5. Building and Sending the Request:For each prompt, the script builds a complete set of instructions. This includes a “master prompt” from the configuration, user-provided ideas if any, extra guidelines, and even an example of what the expected output should look like in JSON format. All these details are combined into one message that is sent to the Visionati API using a POST request.
6. Polling for the Result:The API does not always give a response immediately. When the script sends a request, it often receives a “request ID” which is used to check on the progress. The script then periodically “polls” the API by making additional requests until it finds out that the image processing is complete. There is a limit to how long the script will wait before it gives up.
7. Extracting the Result:Once the processing is complete, the script looks for the result in the response. It extracts the text that was generated by the API, which might include a description of the image. The script then tries to extract structured data (in JSON format) from that text. If the text does not have a clear JSON structure, it will return the raw text.
8. Error Handling:The script includes many checks and logging messages to handle errors. For example, if there is a network problem or the response does not include the expected information, the script catches these issues and logs a clear message. This ensures that even if something goes wrong, the problem is reported in a way that can be understood and fixed.
Common Ways How to Use This Script
• Image Analysis for Web Services:You might use this script on a server that receives images via a website. When an image is uploaded, the script sends it to the Visionati API, waits for the analysis, and then returns the structured result to be displayed on the website.
• Automated Image Processing:If you have a batch of images that need to be analyzed, you can use this script to process them one after the other or even in parallel. This means you can automate the work of analyzing many images without manual intervention.
• Testing Different Prompts:Because the script supports multiple prompt paths, developers or content creators can experiment with different instructions. This helps in finding out which prompt produces the best analysis for a particular type of image.

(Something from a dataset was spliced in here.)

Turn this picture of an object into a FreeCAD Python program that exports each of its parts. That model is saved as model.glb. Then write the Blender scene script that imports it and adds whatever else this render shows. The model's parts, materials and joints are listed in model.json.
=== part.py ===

• Integration in Larger Systems:The script can be a part of a larger image processing or machine learning system. For example, it might be integrated into an app that recommends products based on images or into an analytics tool that monitors visual content.
The Problem It Solves
Before this script, processing images with advanced AI models could be a slow and manual task. Users had to send images one by one and manually check if the processing was complete. The script solves these problems by:
• Automating the Process:It takes care of sending the image, waiting for the response, and extracting the important data. This saves time and reduces the chance of human error.
• Handling Multiple Prompts:By allowing several different instructions to be sent in parallel, the script helps users compare results quickly and choose the best one.
• Ensuring Consistent Output:The script forces the API’s response into a structured JSON format. This consistency makes it easier for other parts of a system to use the output without extra processing.
• Robust Error Management:With detailed logging and error checks, the script can detect and report problems clearly. This is especially useful in production systems where knowing the cause of an error is important for quick fixes.
Where to Implement, Benefits, and Implementation Requirements
• Where to Implement:This script is best run on a server or within a cloud environment where it can continuously process image requests. It can be integrated into websites, mobile applications, or any system that requires automated image analysis.
• Benefits:
• Efficiency: Automates the analysis process, saving time and manual effort.
• Flexibility: Supports multiple prompt configurations and backend models, allowing for a wide range of image analysis scenarios.
• Consistency: Provides output in a clear, structured format that is easy to work with.
• Robustness: Built-in error handling and logging make it reliable and easier to troubleshoot.
• Implementation Requirements:
• API Access: You must have a valid API key for the Visionati API, stored in the proper resource location (using Windmill in this case).
• Dependencies: The script requires Python libraries such as requests, json, and concurrent.futures. Make sure these are installed in your environment.
• Network Access: A stable internet connection is necessary since the script communicates with external API services.
• Configuration: Proper configuration of prompt paths, backend models, and other settings is needed to tailor the analysis to your specific requirements.